For weeks, it felt, the skies were relentlessly gray. We got a little snow, but more rain, and even more freezing rain. The snow cover flattened and adhered to the ground in a thin crust of ice. No bountiful white drifts, no blue skies, no blinding expanses. Not even any exhilaratingly cold temperatures: it hovered endlessly around 32 degrees, damp, raw, and dispiriting.
My mind filled up with leaves. I ran my hand down long branches of feathering maple leaves, brushed hanging clusters of them. Membranous, soft, thin. I rose up through green clouds of them. I saw where insects had eaten them. I watched the sun set behind them, lighting up their veins and their visible cells. They shifted lightly on thin stems in the breeze, or folded, en masse, before a gale. I could feel them around my face.

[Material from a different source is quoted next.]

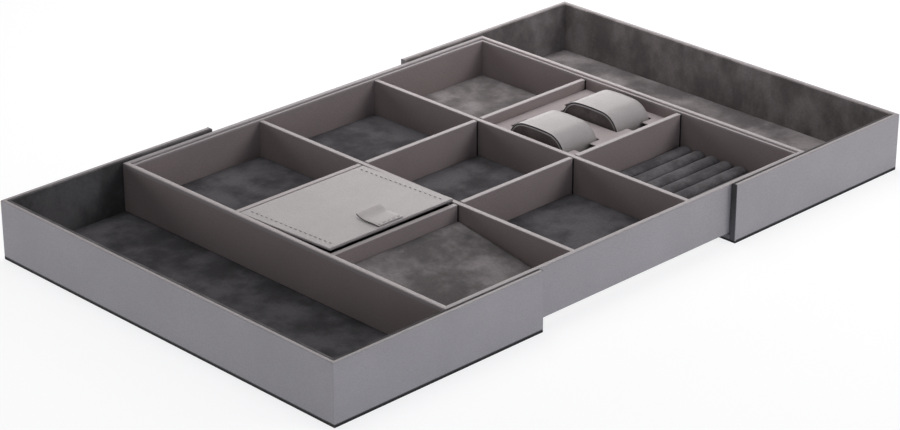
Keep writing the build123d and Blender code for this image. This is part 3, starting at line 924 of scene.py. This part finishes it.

They haunted me at work, or driving around. They would emerge from nowhere, I would feel them rising up from my unconscious as though from a dark pool.
Lush. Emerald. Abundant.
Then, finally, on Wednesday it snowed. A glorious thick snow that clung to branches and power lines, closed schools, and rendered the world beautiful again. I climbed (how wonderful it would be if the past tense of climb were “clomb”!)—oh, what the hell, I clomb up among snowy branches through falling snow.
The leaves receded a bit.
And this Friday night it’s well below zero with a biting wind—true winter temperatures at last. A climb without a hat is a race against pain. To be honest I yearn for carefree summer, but better -11 than 32. At least you know you’re alive.
As for the leaves, they have vanished.
They’ll return when they’re needed.
In the meantime, I’m heading in another direction, climate-wise and leaf-wise. With any luck I’ll see a beautiful tree or two in India betwixt the wedding festivities; and maybe I’ll be able to send a picture this way.